Aim of the task: Identify the lines that contain the string "objects", then copy each of them.
— start —
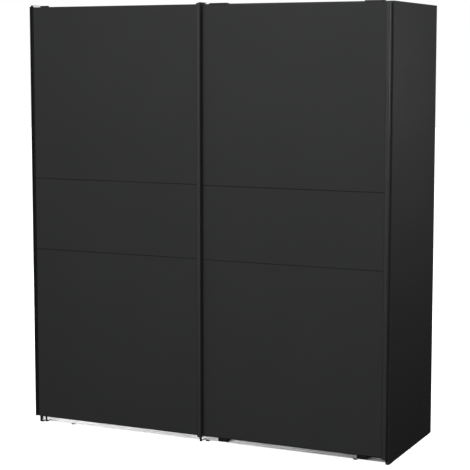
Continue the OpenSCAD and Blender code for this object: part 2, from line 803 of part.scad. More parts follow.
// The left guide is let into the door's back, inboard of the side panel
left_guide_x = left_x0 + 48;
left_plate_w = 20;
left_plate_h = 70;
left_plate_t = 4;
left_plate_screws = [20, 50];
module left_door_left_guide() {
    x = left_guide_x;
    color(black_plastic) {
        difference() {
            block([x - left_plate_w / 2, front_back - left_plate_t, front_door_lift],
                  [x + left_plate_w / 2, front_back, front_door_lift + left_plate_h]);
            for (z = left_plate_screws) {
                rod_y([x, front_back - left_plate_t - over, front_door_lift + z],
                      screw_r + screw_clear, left_plate_t + 2 * over);
                rod_y([x, front_back - screw_head_h, front_door_lift + z],
                      screw_head_r + screw_clear, screw_head_h + over);
            }
        }
        block([x - arm_w / 2, front_back - left_plate_t, front_slot_z - tongue_t / 2],
              [x + arm_w / 2, front_back, front_door_lift]);
        tongue(x, front_back - 1, front_slot_z, arm_w);
    }
}
module left_door_right_guide() {
    x = front_arm_x[1];
    color(black_plastic) {
        block([x - stem_w / 2, stem_y, front_slot_z - tongue_t / 2],
              [x + stem_w / 2, stem_y + stem_d, front_door_lift + stem_len]);
        tongue(x, stem_y + 1, front_slot_z, arm_w);
    }
}

module left_door_screws() {
    color(bare_metal) {
        // Two in the left guide's plate, flush with the door's back
        for (z = left_plate_screws)
            translate([left_guide_x, front_back - screw_head_h, front_door_lift + z])
                rotate([-90, 0, 0]) screw(10);
    }
}
module right_door_screws() {
    color(bare_metal) for (x = rear_roller_x, s = [-1, 1], drop = hanger_screw_drops)
        translate([x + s * hanger_screw_x, rear_back + plate_t, rear_top - drop])
            rotate([-90, 0, 0]) screw(14);
}

place() left_side_panel();
place() right_side_panel();
place() centre_partition();
place() top_panel();
place() bottom_panel();
place() back_panel_lower_left();
place() back_panel_upper_left();
place() back_panel_lower_right();
place() back_panel_upper_right();
place() back_joint_strips();
place() back_panel_screws();
place() hat_shelf();
place() shelf_1();
place() shelf_2();
place() shelf_3();
place() shelf_pins();
place() clothes_rail();
place() clothes_rail_flanges();
place() top_track();
place() top_track_screws();
place() track_end_stops();
place() bottom_guide_rail();
place() cam_locks();
place() cam_bolts();
place() dowels();
place() floor_glides();
place() side_glides();
place() wall_bracket_left();
place() wall_bracket_right();
place() wall_bracket_screws();
place() left_door_lower_panel();
place() left_door_middle_panel();
place() left_door_upper_panel();
place() left_door_joint_strips();
place() left_door_left_handle();
place() left_door_right_handle();
place() left_door_left_hanger();
place() left_door_right_hanger();
place() left_door_roller_axles();
place() left_door_left_guide();
place() left_door_right_guide();
place() left_door_screws();
place() right_door_lower_panel();
place() right_door_middle_panel();
place() right_door_upper_panel();
place() right_door_joint_strips();
place() right_door_right_handle();
place() right_door_edge_profile();
place() right_door_brush_seal();
place() right_door_left_hanger();
place() right_door_right_hanger();
place() right_door_roller_axles();
place() right_door_left_guide();
place() right_door_right_guide();
place() right_door_screws();
place() left_door_left_roller();
place() left_door_right_roller();
place() right_door_left_roller();
place() right_door_right_roller();
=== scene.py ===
"""Looks of the sliding door wardrobe: materials, detailed small pieces, floor, light and camera."""
import json
import math
import random

import bmesh
import bpy
from mathutils import Euler, Matrix, Vector


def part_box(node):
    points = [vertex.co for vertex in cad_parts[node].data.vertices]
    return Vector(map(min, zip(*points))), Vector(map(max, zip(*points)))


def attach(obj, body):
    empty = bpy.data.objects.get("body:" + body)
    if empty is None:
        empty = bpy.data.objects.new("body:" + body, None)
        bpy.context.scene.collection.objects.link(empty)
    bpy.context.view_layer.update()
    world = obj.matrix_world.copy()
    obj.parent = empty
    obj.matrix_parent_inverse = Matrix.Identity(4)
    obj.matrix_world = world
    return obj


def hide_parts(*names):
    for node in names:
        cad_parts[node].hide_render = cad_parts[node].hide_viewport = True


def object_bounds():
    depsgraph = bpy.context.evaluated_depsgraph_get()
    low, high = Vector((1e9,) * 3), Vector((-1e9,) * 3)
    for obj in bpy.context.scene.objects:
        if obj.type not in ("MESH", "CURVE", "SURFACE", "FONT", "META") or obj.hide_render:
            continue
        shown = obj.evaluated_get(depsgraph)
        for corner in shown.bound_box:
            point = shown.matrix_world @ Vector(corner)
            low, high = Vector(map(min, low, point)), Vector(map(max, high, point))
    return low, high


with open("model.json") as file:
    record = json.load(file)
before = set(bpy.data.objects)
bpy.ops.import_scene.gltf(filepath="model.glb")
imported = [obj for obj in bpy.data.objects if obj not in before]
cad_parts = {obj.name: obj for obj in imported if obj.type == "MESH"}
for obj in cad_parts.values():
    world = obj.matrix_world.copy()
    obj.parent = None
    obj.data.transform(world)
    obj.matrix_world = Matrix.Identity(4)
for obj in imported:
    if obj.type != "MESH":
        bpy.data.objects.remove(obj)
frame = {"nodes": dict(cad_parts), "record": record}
CAD_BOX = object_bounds()
SLOTS = {part["node"]: part["material_slot"] for part in frame["record"]["subparts"]}
MM = 0.001
X, Y, Z = range(3)

# Camera, with the place and aim of the reference view
CAMERA_AT = (2.703, -5.726, 1.664)
CAMERA_TURN_DEG = 25.08
CAMERA_DOWN_DEG = 6.04
CAMERA_LENS = 108.85
CAMERA_SENSOR = 36
CAMERA_SHIFT_Y = -0.05
CAMERA_REACH = 100

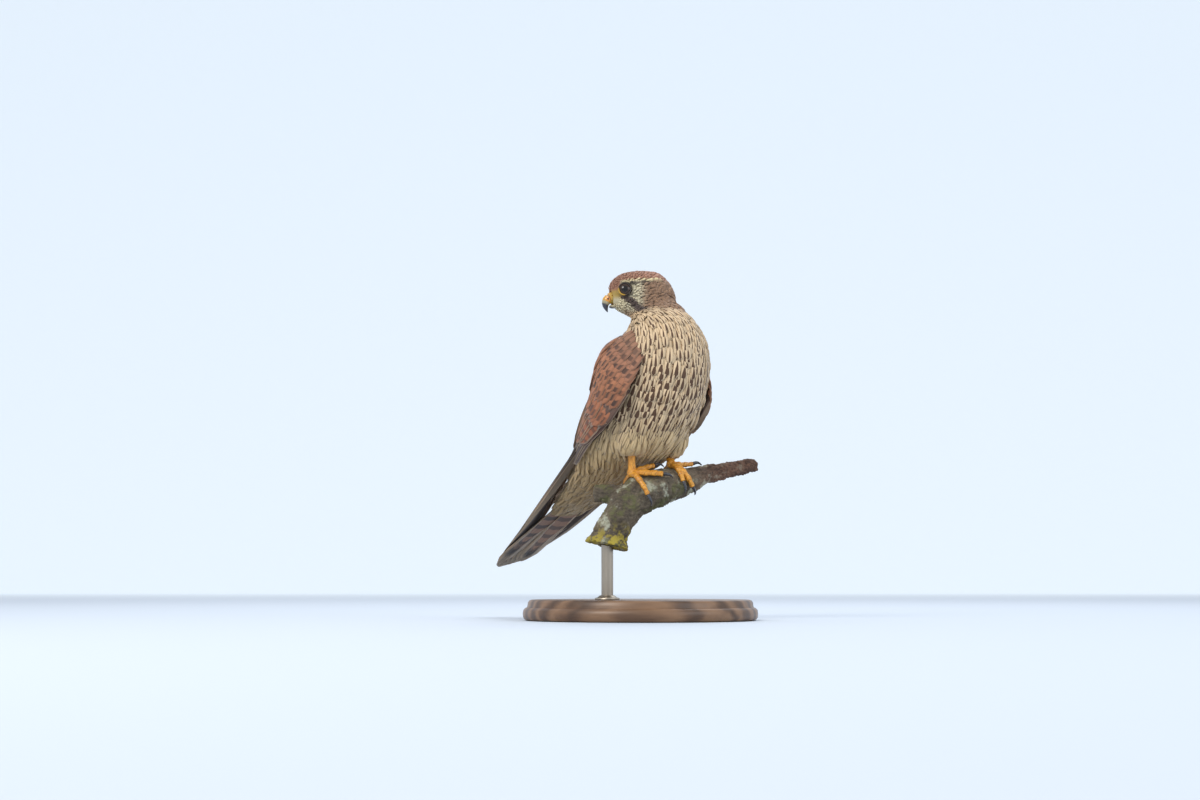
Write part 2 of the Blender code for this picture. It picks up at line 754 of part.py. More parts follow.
def perch(name, grow=0.0, material=None):
    """Rough bark-covered branch with a flared foot, a broken side stub and a thin end."""
    rings = []
    for i in range(PERCH_RINGS):
        key = (len(PERCH) - 1) * i / (PERCH_RINGS - 1)
        middle, tangent, top, front, radius = perch_frame(key)
        middle = middle - tangent * (grow if i == 0 else 0.0)
        ring = []
        for j in range(PERCH_SIDES):
            turn = 2.0 * math.pi * j / PERCH_SIDES
            out = top * math.cos(turn) + front * math.sin(turn)
            point = middle + out * radius
            bump = noise.noise(point * 0.16 + Vector((SEED, 0.0, 0.0))) * PERCH_ROUGHNESS
            bump *= radius / 10.0
            ring.append(point + out * (bump + grow))
        rings.append(ring)
    branch = loft(name, rings, material)
    stub_rings = []
    for i in range(5):
        right, away, up, radius = rows_at(SIDE_STUB, 2.0 * i / 4.0)
        middle = STANCE + Vector((right, away, up))
        ring = []
        for j in range(10):
            turn = 2.0 * math.pi * j / 10
            point = middle + Vector((0.0, math.cos(turn), math.sin(turn))) * radius
            bump = noise.noise(point * 0.3) * 0.8
            ring.append(point + Vector((0.0, math.cos(turn), math.sin(turn))) * (bump + grow))
        stub_rings.append(ring)
    join(branch, [loft("stub", stub_rings)])
    return branch


def tube(name, points, radii, sides, material=None):
    """A round bar of changing radius along points."""
    rings = []
    side = None
    for i, point in enumerate(points):
        ahead = points[min(i + 1, len(points) - 1)]
        behind = points[max(i - 1, 0)]
        tangent = (ahead - behind).normalized()
        if side is None:
            side = tangent.orthogonal()
        side = (side - tangent * side.dot(tangent)).normalized()
        other = tangent.cross(side)
        ring = []
        for j in range(sides):
            turn = 2.0 * math.pi * j / sides
            ring.append(point + (side * math.cos(turn) + other * math.sin(turn)) * radii[i])
        rings.append(ring)
    return loft(name, rings, material)


def make_foot(word, skin, horn):
    """Bare lower leg, four toes bent over the bark, and their claws."""
    hub_key = FOOT_MARK[word]
    hub = perch_at(hub_key, 4.0, TARSUS_RADIUS + GAP)
    top = bird(*TARSUS_TOP[word])
    shank = [top.lerp(hub, i / 4.0) for i in range(5)]
    foot = tube("foot_" + word, shank, [2.9, 2.5, 2.4, 2.7, 3.2], 10, skin)
    pieces = [ball("pad", hub, 3.5, 12)]
    for toe, (start, end, first, last, radius) in TOES[word].items():
        points = []
        radii = []
        steps = 6
        for i in range(steps + 1):
            k = i / steps
            key = start + (end - start) * k
            turn = first + (last - first) * k
            swell = 1.0 + 0.13 * math.cos(k * 6.0 * math.pi)
            size = radius * (1.0 - 0.22 * k) * swell
            lift = 1.6 * (1.0 - k) * math.exp(-3.0 * k)
            points.append(perch_at(key, turn, radius * 0.82 + GAP + lift))
            radii.append(size)
        points[0] = hub.copy()
        pieces.append(tube("toe", points, radii, 6))
        make_claw("claw_" + word + "_" + toe, points, end, horn)
    join(foot, pieces)
    return foot


def make_claw(name, points, key, horn):
    """A curved claw that leaves the toe's end, arches and comes down to the bark."""
    middle = points[-1]
    tangent = (points[-1] - points[-2]).normalized()
    outward = middle - perch_frame(key)[0]
    outward = (outward - tangent * outward.dot(tangent)).normalized()
    middle = middle + outward * CLAW_RISE
    arc = [middle + tangent * GAP]
    radii = [CLAW_RADIUS]
    steps = 5
    for i in range(steps + 1):
        k = i / steps
        reach = CLAW_LENGTH * math.sin(k * CLAW_BEND) / CLAW_BEND
        fall = CLAW_LENGTH * (1.0 - math.cos(k * CLAW_BEND)) / CLAW_BEND
        rise = CLAW_ARCH * math.sin(k * math.pi) - fall * CLAW_DROP
        arc.append(middle + tangent * (GAP + CLAW_COLLAR + reach) + outward * rise)
        radii.append(CLAW_RADIUS * (1.0 - k) ** 0.75 + CLAW_POINT)
    claw = tube(name, arc, radii, 5, horn)
    cut(claw, [perch("perch_room", GAP)])


def make_stand(wood, metal):
    """Round wooden base with one short rod into the foot of the perch."""
    mesh = bmesh.new()
    bmesh.ops.create_cone(mesh, cap_ends=True, segments=40, radius1=BASE_RADIUS * MM,
                          radius2=BASE_RADIUS * MM, depth=BASE_HEIGHT * MM)
    data = bpy.data.meshes.new("stand_base")
    mesh.to_mesh(data)
    mesh.free()
    data.materials.append(wood)
    base = bpy.data.objects.new("stand_base", data)
    base.location = (0.0, 0.0, BASE_HEIGHT * MM / 2.0)
    COLLECTION.objects.link(base)
    edge = base.modifiers.new("edge", "BEVEL")
    edge.width = 2.0 * MM
    edge.segments = 1
    edge.limit_method = "ANGLE"
    foot = STANCE + Vector(PERCH[0][:3])
    low = BASE_HEIGHT + GAP
    points = [Vector((foot.x, foot.y, low)), Vector((foot.x, foot.y, foot.z + 10.0))]
    rod = tube("stand_rod", points, [ROD_RADIUS, ROD_RADIUS], 16, metal)
    cut(rod, [perch("perch_room", GAP)])
    return base


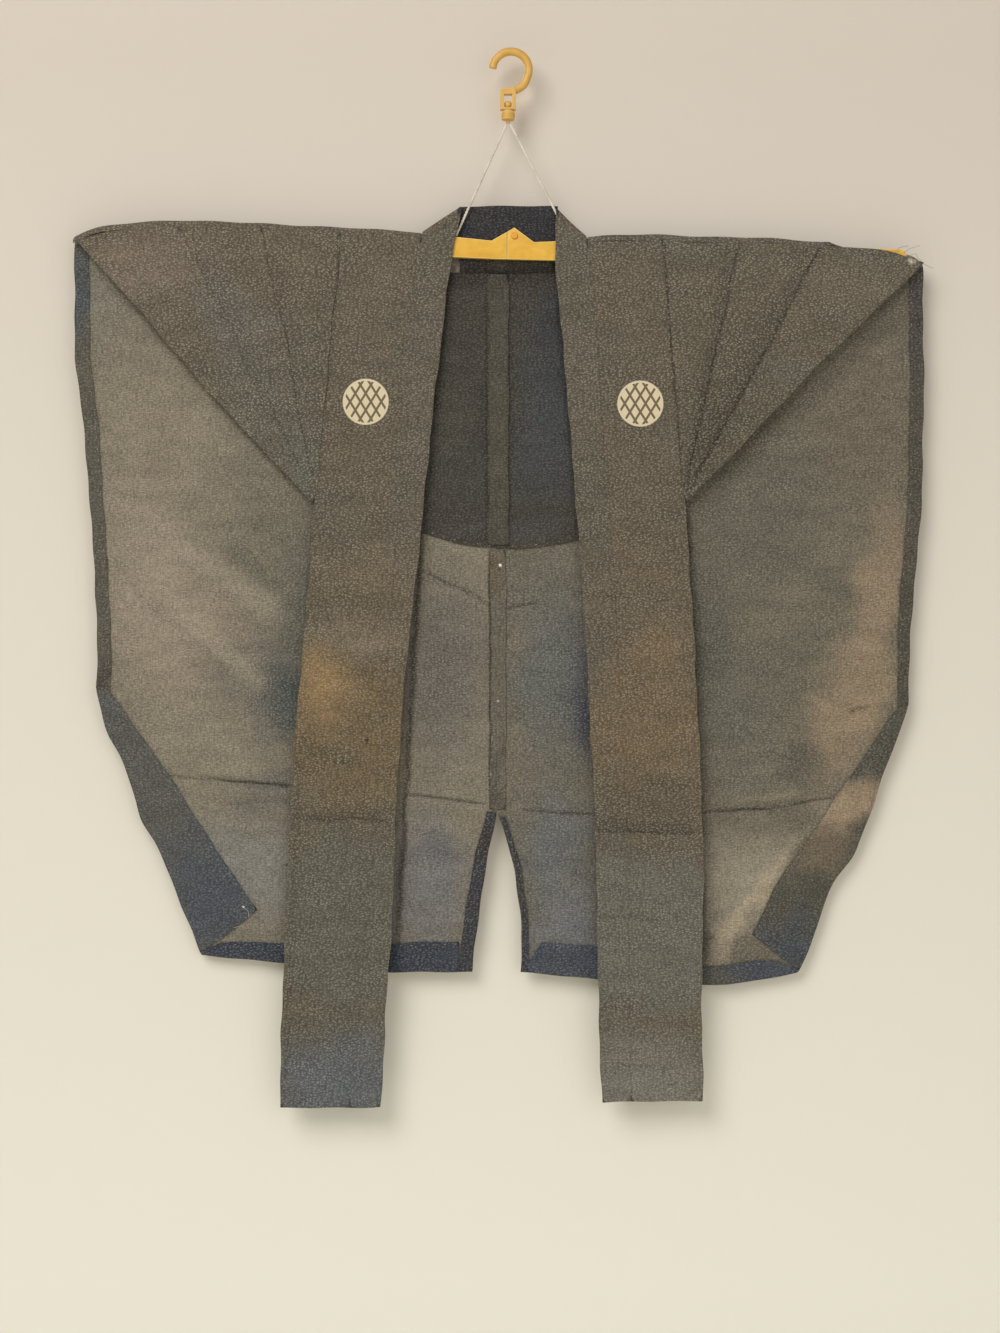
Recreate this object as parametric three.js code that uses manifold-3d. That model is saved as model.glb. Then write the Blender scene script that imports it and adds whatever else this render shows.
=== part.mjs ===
// A kataginu, the pleated vest with wing shoulders of a kamishimo, on a folding hanger with a hook.
// Millimetres. +X is the wearer's left, +Y the wearer's back, +Z up. The hook hangs from the origin.
// "out" is a distance sideways from the hook, "down" a distance below it, "depth" a place along Y.
import * as THREE from "three";
import { mergeVertices } from "three/addons/utils/BufferGeometryUtils.js";
import Module from "manifold-3d";

const wasm = await Module();
wasm.setup();

// Cloth
const CLOTH = 1; // wall of one layer
const HEM_CLOTH = 0.8; // turned layer of a hem, flap or seam allowance
const COLLAR_CLOTH = 1.7; // folded collar, two layers and the seam allowance in it
const SEAM_GAP = 0.3; // between pieces that are sewn together
const SHOULDER_GAP = 0.9; // below the fold over the shoulder, where the front goes on
const LYING_GAP = 0.4; // between a panel and what lies on it

// How the hanging vest is stacked from front to back
const FRONT_DEPTH = -4; // outer face of the fronts at the shoulder
const BACK_DEPTH = 5; // inner face of the back at the shoulder
const FRONT_SWING = 2.5; // how far the strips' ends hang forward of their tops
const BACK_FLARE = 9; // how far the outer lower corners fall back
const BACK_SAG = 2; // how far the middle of the hem falls back
const FLARE_GROWTH = 1.5; // the flare grows faster than the distance out and down
const WING_REACH = 340; // from the centre seam to a wing's outer edge
const SHOULDER_DOWN = 140;
const HEM_DOWN = 745;
const STRIP_END_DOWN = 850;
const CENTRE_X = -11; // the centre back seam hangs a little to one side of the hook

// Pleats of each front
const PLEAT_TOP_HEIGHT = 0.8;
const PLEAT_MIDDLE_HEIGHT = { right: 1, left: 2.6 };

// The soft crease across the back, where the vest lay folded
const CREASE_HEIGHT = 2.2;
const CREASE_WIDTH = 14;
const CREASE_FADE = { starts: 205, ends: 240 }; // distance out where it dies away

// Collar
const NECK_TOP_DOWN = 121;
const NECK_SEAM_DOWN = 147;
const NECK_FACING_DOWN = 175.3;
const NECK_CLOTH = 1.2;
const NECK_INNER_DEPTH = 3.8; // middle of the inner leaf of the back neck
const NECK_OUTER_DEPTH = 6.9; // middle of its outer leaf

// Shoulder lining
const LINING_HALF_WIDTH = 105;
const LINING_END_DOWN = 399;
const LINING_ARC_RADIUS = 200;

// Hanger
const HOOK_RADIUS = 14.7; // to the middle of the rod
const ROD_DIAMETER = 6.6;
const BLOCK_THICKNESS = 7;
const BARREL_RADIUS = 5.6;
const BARREL_END_DOWN = 52.4;
const STRING_EYE_DOWN = 55; // end of the thin eye below the barrel, which the strings are tied to
const ARM_THICKNESS = 5;
const ARM_JOINT_X = -2.4;
const ARM_JOINT_FOOT = 165.3;
const STRING_DIAMETER = 2.3;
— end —
Response:
    empty = bpy.data.objects.get("body:" + body)
        empty = bpy.data.objects.new("body:" + body, None)
        bpy.context.scene.collection.objects.link(empty)
    for obj in bpy.context.scene.objects:
before = set(bpy.data.objects)
imported = [obj for obj in bpy.data.objects if obj not in before]
        bpy.data.objects.remove(obj)
    base = bpy.data.objects.new("stand_base", data)
    COLLECTION.objects.link(base)